More than 100,000 customers lost power and Houston’s airports canceled hundreds of flights as a line of thunderstorms dropped more than 15 inches rain across parts of southeastern Texas. Houston and Harris County officials encouraged residents to stay in their homes.
“For northwest Harris County, this is going to be a historic event,” Francisco Sanchez, the county’s homeland security and emergency management liaison, said by phone Monday. “For some of those neighborhoods, it will be a couple of days before they can get that water out of the way.”
Houston’s buses and light-rail service were suspended, and most area school districts closed their doors. More than half of Harris County’s 22 bayous and creeks, which help with flood control, were out of their banks, County Judge Ed Emmett said on Twitter. Emmett sent a disaster declaration request to the state, which is expected to send it on to the federal government, Sanchez said.
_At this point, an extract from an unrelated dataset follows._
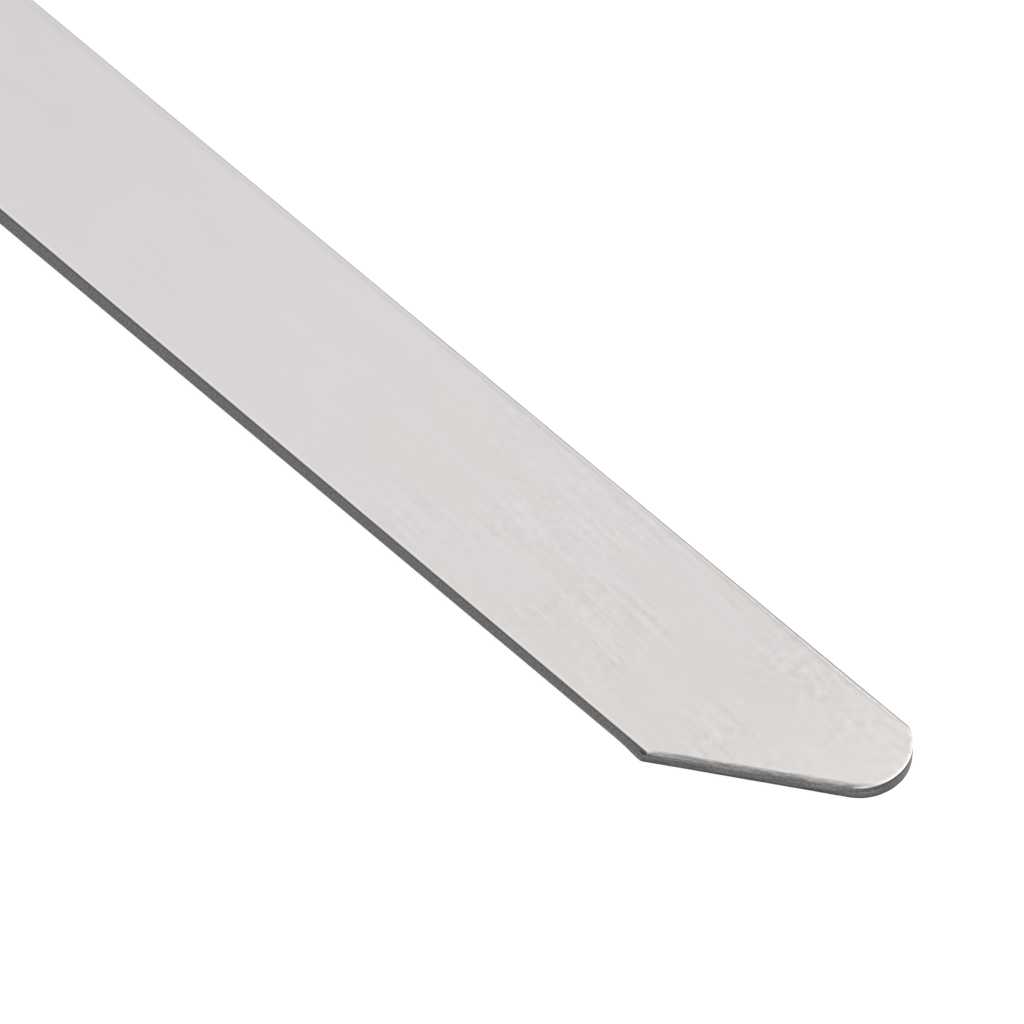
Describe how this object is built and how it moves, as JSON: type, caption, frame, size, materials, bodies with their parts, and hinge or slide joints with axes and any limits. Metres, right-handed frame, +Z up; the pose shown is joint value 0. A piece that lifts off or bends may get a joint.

No deaths or injuries were reported. Sanchez said safety officials are concerned that a second set of storms may arrive late Monday and add more water to already-saturated ground.
- The National Weather Service declared a flash-flood emergency until 1 p.m. local time.
- George Bush Intercontinental Airport lifted a full ground stop shortly after noon. The airport reported 537 cancellations and 145 delays.
- CenterPoint Energy Inc., the region’s electric transmission and distribution company, reported 60,168 customers without power at 12:55 a.m., down from more than 100,000.
- Emergency workers conducted more than 150 high-water rescues, Emmett said.
- High water was reported on all major roadways.